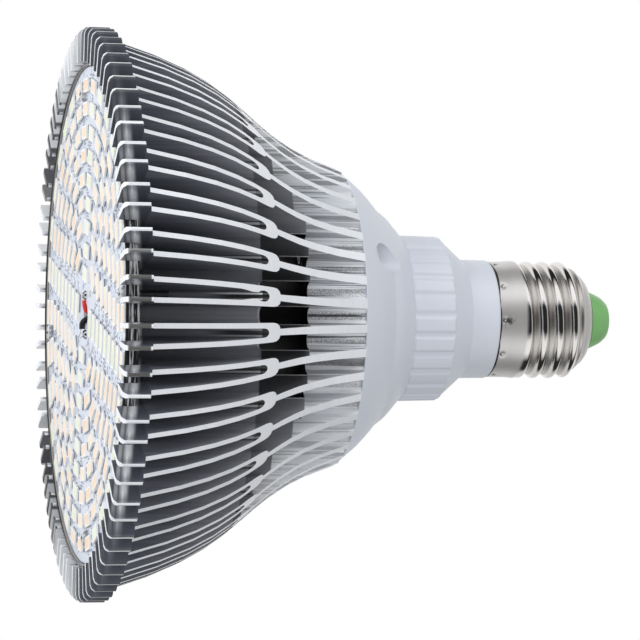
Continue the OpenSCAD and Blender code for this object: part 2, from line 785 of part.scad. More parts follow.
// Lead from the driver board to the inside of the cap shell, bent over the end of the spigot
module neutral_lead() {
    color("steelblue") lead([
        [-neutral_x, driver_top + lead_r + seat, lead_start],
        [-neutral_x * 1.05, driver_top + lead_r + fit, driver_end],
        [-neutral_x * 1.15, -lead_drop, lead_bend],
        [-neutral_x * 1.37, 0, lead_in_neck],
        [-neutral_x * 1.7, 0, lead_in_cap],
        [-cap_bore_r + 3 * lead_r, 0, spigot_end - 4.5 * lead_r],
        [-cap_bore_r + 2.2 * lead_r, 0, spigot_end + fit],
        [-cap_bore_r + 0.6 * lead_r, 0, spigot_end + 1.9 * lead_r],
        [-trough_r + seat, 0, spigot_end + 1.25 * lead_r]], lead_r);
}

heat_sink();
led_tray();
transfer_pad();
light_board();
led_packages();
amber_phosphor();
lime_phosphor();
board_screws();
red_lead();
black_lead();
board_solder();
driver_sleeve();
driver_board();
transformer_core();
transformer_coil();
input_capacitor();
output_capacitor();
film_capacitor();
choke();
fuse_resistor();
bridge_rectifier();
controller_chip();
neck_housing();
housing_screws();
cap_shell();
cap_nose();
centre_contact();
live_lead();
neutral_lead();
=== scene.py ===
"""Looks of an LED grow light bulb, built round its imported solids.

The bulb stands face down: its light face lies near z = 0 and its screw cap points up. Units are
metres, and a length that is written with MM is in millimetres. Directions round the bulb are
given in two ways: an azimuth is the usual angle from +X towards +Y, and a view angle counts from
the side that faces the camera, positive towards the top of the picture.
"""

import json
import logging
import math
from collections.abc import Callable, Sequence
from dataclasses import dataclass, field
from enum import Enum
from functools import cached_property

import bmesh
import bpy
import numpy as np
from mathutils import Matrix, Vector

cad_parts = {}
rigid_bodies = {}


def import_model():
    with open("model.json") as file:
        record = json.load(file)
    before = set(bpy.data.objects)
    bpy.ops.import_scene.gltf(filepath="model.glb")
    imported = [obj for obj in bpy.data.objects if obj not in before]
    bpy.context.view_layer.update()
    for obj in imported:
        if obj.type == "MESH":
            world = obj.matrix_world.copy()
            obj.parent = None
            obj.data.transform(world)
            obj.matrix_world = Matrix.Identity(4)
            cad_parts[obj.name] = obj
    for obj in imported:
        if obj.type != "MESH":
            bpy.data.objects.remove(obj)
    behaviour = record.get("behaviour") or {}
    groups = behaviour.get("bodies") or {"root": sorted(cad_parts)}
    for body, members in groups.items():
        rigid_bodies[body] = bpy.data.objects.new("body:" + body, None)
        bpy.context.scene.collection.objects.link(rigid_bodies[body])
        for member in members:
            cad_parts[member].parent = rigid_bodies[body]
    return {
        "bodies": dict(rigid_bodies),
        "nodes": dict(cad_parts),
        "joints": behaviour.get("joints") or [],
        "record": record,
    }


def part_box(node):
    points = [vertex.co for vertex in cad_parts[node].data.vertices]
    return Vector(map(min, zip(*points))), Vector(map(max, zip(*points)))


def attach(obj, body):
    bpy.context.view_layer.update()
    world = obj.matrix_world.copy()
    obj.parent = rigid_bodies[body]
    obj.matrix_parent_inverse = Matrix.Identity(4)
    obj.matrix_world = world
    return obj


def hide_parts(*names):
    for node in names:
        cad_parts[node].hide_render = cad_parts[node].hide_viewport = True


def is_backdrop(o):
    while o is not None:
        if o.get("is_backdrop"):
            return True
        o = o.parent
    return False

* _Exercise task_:
Looking at the data above, return every line from the one with "heat_sink();" down to the one with "record = json.load(file)", exactly and inclusively.

* _Exercise result_:
heat_sink();
led_tray();
transfer_pad();
light_board();
led_packages();
amber_phosphor();
lime_phosphor();
board_screws();
red_lead();
black_lead();
board_solder();
driver_sleeve();
driver_board();
transformer_core();
transformer_coil();
input_capacitor();
output_capacitor();
film_capacitor();
choke();
fuse_resistor();
bridge_rectifier();
controller_chip();
neck_housing();
housing_screws();
cap_shell();
cap_nose();
centre_contact();
live_lead();
neutral_lead();
=== scene.py ===
"""Looks of an LED grow light bulb, built round its imported solids.

The bulb stands face down: its light face lies near z = 0 and its screw cap points up. Units are
metres, and a length that is written with MM is in millimetres. Directions round the bulb are
given in two ways: an azimuth is the usual angle from +X towards +Y, and a view angle counts from
the side that faces the camera, positive towards the top of the picture.
"""

import json
import logging
import math
from collections.abc import Callable, Sequence
from dataclasses import dataclass, field
from enum import Enum
from functools import cached_property

import bmesh
import bpy
import numpy as np
from mathutils import Matrix, Vector

cad_parts = {}
rigid_bodies = {}


def import_model():
    with open("model.json") as file:
        record = json.load(file)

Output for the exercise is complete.